Большие несправедливости совершил автор «Национального вопроса» и «Относительно книги „Россия и Европа“». Он нашел в ней — «проповедь насилия и обмана»[38], он возвел эту вопиющую напраслину на книгу, которая проникнута чистейшей гуманностью, чистейшим либерализмом, негодованием на всякое насилие, исканием истины и любовью к правде. Затемнить такое направление книги Данилевского тоже никак и никому невозможно.
13 июля 1894 г. Ясная Поляна[39]
В конце 80-х — середине 90-х г г. XIX в. Николай Николаевич Страхов выпустил в свет трехтомное сочинение под названием «Борьба с Западом в нашей литературе. Исторические и критические очерки». Третья, последняя глава этого сочинения открывается статьей о Герцене, которая названа им «Борьба с идеями Запада. Вера в Россию». Здесь подробно излагается духовный переворот, совершившийся в мыслях и чувствах Герцена после того как он покинул Родину, его разочарование в Европе, пробуждение в нем веры в Россию. А так как переворот, случившийся с таким известным писателем, как Герцен, все-таки есть общее явление, то Страхов посчитал возможным назвать весь трехтомник «Борьба с Западом в нашей литературе. Исторические и критические очерки». Первая книга увидела свет в 1882 году (второе издание — спустя пять лет); вторая книга — в 1883 году (второе издание — в 1890); третья книга — также в 1883 году, а ее второе издание было напечатано в 1895 году. В ХХ столетии работа Н. Н. Страхова «Борьба с Западом…» не переиздавалась.
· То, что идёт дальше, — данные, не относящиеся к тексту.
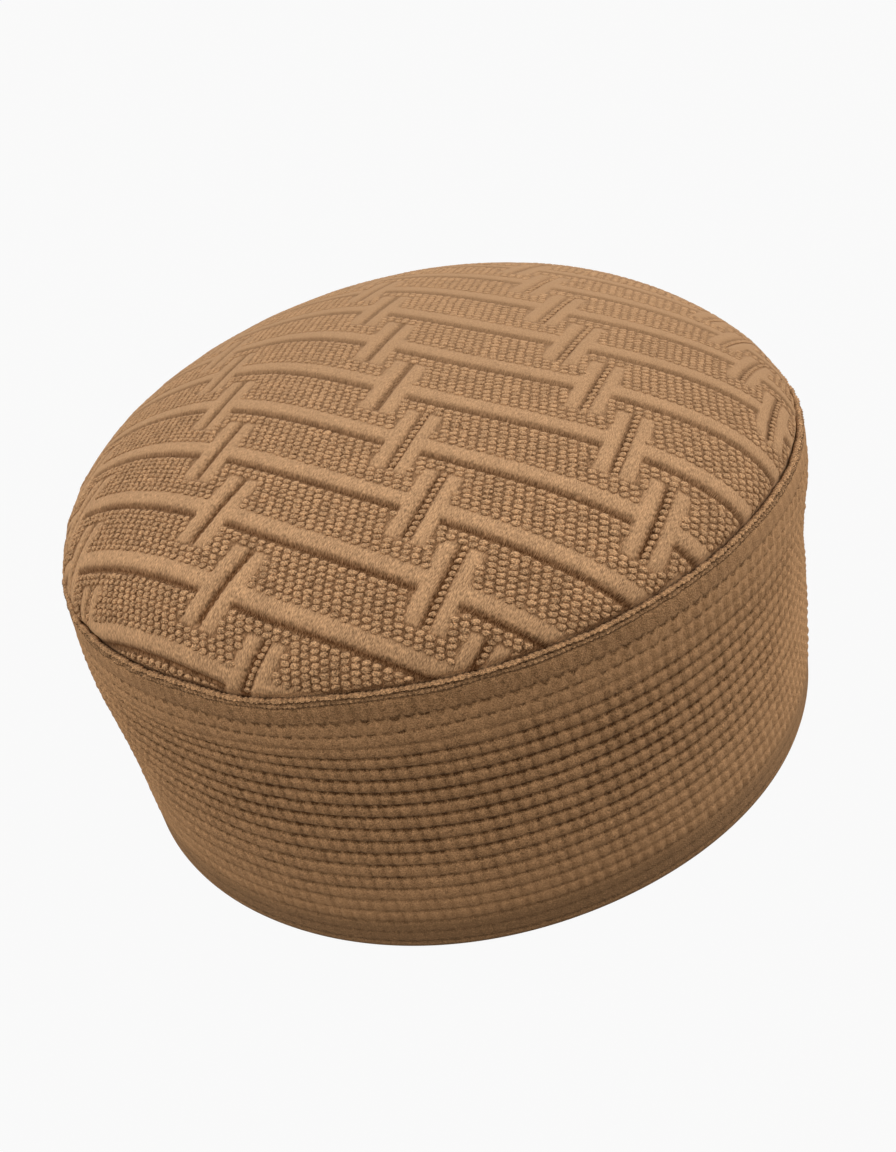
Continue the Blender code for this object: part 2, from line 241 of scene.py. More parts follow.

В этой книге самым главным и существенным вопросом выступает вопрос о духовной самобытности России. Русские люди, с сожалением констатировал Страхов, не научились «жить своим умом», а вся совершаемая у нас духовная работа лишена прямой связи с духовными инстинктами нашей жизни. Мы — подражатели; иначе говоря, мы думаем и делаем не то, что нам хочется, а то, что думают и делают другие, и прежде всего — на Западе. Влияние Европы постоянно отрывает нас от нашей почвы.